• WORK INSTRUCTIONS: Each line from the beginning of the data below through the line containing "FACT_DIGITS = 7" should be repeated exactly, please.

• STORED DATA:
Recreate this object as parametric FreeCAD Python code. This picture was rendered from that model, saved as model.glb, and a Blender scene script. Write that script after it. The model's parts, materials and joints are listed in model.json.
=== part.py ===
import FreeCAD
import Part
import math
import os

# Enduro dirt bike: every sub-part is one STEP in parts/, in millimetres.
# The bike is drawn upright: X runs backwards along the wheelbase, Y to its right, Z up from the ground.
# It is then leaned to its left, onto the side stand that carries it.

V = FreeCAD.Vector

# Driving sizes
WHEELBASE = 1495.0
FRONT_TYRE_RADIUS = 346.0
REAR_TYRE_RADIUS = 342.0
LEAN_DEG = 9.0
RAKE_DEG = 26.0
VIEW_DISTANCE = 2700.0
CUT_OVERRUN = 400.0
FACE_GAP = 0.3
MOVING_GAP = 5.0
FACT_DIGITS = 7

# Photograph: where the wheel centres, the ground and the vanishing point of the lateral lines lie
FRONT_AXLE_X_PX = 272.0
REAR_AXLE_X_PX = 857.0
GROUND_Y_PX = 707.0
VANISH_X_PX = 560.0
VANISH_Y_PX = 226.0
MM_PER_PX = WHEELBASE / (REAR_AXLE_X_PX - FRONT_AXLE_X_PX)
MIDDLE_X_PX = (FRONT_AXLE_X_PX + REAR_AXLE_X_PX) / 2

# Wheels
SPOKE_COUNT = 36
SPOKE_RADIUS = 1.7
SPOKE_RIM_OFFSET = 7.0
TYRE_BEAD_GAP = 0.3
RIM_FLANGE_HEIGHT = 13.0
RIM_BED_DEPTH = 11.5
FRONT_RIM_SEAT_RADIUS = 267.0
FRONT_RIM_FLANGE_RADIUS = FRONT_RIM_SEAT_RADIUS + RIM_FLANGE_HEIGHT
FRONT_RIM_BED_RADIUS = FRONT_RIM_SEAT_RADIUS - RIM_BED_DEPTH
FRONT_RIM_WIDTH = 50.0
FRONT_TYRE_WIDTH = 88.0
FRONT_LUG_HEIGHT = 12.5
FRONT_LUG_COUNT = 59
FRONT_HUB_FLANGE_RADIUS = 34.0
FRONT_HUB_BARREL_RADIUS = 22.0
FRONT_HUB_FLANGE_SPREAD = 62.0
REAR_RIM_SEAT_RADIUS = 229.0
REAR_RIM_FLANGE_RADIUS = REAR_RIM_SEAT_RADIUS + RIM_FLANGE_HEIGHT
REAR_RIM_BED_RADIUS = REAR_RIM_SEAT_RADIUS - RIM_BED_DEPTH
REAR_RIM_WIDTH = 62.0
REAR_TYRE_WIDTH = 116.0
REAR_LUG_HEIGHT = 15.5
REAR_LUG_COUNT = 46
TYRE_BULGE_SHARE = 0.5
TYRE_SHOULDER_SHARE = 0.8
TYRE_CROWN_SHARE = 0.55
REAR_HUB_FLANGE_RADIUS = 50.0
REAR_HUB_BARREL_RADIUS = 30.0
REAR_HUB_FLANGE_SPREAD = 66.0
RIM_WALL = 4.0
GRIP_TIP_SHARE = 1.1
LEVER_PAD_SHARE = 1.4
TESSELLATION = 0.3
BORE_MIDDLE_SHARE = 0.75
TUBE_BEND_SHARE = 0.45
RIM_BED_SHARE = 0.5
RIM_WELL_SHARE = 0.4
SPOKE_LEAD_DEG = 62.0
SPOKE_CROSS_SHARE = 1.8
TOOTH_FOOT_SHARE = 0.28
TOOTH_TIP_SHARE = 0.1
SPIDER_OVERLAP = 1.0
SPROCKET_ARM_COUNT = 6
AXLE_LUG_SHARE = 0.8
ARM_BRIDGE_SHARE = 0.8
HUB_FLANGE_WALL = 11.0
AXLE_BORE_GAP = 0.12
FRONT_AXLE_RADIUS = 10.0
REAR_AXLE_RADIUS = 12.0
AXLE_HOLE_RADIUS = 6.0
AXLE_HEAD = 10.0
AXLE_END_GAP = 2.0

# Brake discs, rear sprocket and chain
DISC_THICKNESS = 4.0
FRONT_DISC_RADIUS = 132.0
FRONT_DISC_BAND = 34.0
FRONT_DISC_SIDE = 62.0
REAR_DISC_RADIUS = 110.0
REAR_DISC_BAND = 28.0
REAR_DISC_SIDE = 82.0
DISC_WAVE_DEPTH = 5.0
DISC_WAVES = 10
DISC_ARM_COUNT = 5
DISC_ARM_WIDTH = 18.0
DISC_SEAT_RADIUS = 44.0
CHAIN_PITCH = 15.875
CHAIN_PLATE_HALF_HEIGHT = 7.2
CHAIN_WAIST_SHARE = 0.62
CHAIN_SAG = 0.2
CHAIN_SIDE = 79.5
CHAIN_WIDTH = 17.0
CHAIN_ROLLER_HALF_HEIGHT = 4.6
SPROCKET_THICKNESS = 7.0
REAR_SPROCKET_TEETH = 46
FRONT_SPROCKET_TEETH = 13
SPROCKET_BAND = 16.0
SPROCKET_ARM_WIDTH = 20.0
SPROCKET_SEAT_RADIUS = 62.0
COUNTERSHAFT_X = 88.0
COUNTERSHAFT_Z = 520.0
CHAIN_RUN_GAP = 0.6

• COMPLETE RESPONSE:
Recreate this object as parametric FreeCAD Python code. This picture was rendered from that model, saved as model.glb, and a Blender scene script. Write that script after it. The model's parts, materials and joints are listed in model.json.
=== part.py ===
import FreeCAD
import Part
import math
import os

# Enduro dirt bike: every sub-part is one STEP in parts/, in millimetres.
# The bike is drawn upright: X runs backwards along the wheelbase, Y to its right, Z up from the ground.
# It is then leaned to its left, onto the side stand that carries it.

V = FreeCAD.Vector

# Driving sizes
WHEELBASE = 1495.0
FRONT_TYRE_RADIUS = 346.0
REAR_TYRE_RADIUS = 342.0
LEAN_DEG = 9.0
RAKE_DEG = 26.0
VIEW_DISTANCE = 2700.0
CUT_OVERRUN = 400.0
FACE_GAP = 0.3
MOVING_GAP = 5.0
FACT_DIGITS = 7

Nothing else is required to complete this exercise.